A typical process goes like this:

  1. Capture high-res speckle images.
  2. Use Fourier or correlation analysis to pull out phase errors.
  3. Feed those corrections back into the control system.

One thing, though: speckle patterns can get messed up by atmospheric turbulence or detector noise, so you have to calibrate and average carefully to keep things accurate.

Pyramid Sensor Approaches

A pyramid sensor splits incoming light into four beams with a refractive pyramid optic at the focal plane. Each beam gets reimaged to form pupil images, where intensity differences match up with local wavefront slopes.

For segmented mirrors, this method can pick up piston, tip, and tilt errors across several segments at once. Pyramid sensors are pretty sensitive, so they let you make fine adjustments that boost diffraction-limited performance.

Some advantages:

  • High accuracy even in low-light situations.
  • Fast response that works for adaptive optics loops.

But, performance really depends on lining up the sensor optics just right. Calibration with known reference wavefronts is a must, or you risk introducing systematic errors into the phasing.

Real-World Implementations and Case Studies

Segmented mirror telescopes need precise phasing systems to bring their segments together into a single optical surface. Control algorithms have to deal with big initial misalignments, keep things steady during observations, and adjust for changes in temperature or wind.

Keck Telescopes Phasing Solutions

The twin Keck Telescopes use a 10-meter primary mirror made up of 36 hexagonal segments. Each segment sits on actuators that tweak piston, tip, and tilt with nanometer precision.

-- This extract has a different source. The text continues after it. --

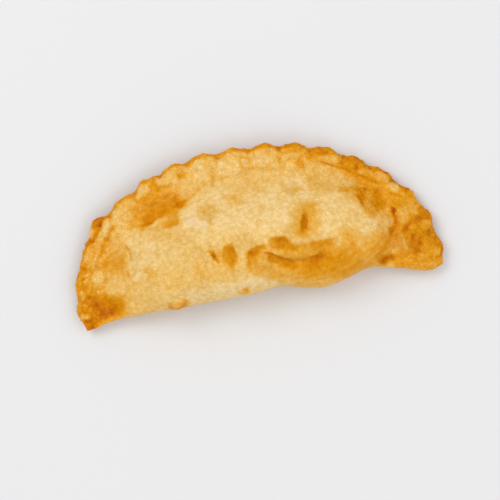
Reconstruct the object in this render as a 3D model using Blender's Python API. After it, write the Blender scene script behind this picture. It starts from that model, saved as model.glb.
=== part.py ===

Operators start phasing with coarse alignment using edge sensors to measure how segments line up. After that, wavefront sensing sharpens the alignment down to tens of nanometers.

The system runs in closed-loop mode, so it keeps making corrections while observing. Keck’s algorithms mix sensor feedback with predictive models to cut down on drift, which lets the telescopes keep diffraction-limited performance for long stretches without needing constant recalibration.

Comparison Across Major Observatories

Other segmented mirror facilities, like the Gran Telescopio Canarias (GTC) and the James Webb Space Telescope (JWST), tackle multi-stage phasing with similar strategies.

They each take their own approach with sensing tech and control logic, though.

Observatory Segment Count Primary Phasing Method Accuracy Target
Keck 36 Edge sensors + wavefront sensing ~10–20 nm
GTC 36 Edge sensors + Shack-Hartmann sensor ~20–30 nm
JWST 18 Image-based phase retrieval ~50 nm

Ground-based teams usually depend on real-time corrections to handle atmospheric effects.

Space-based observatories, on the other hand, chase long-term stability since they don’t have to bother with Earth’s atmosphere.

You’ll spot differences in actuator design, sensor placement, and how complex the algorithms get.

These all tie back to what each observatory needs and what kind of science they want to do.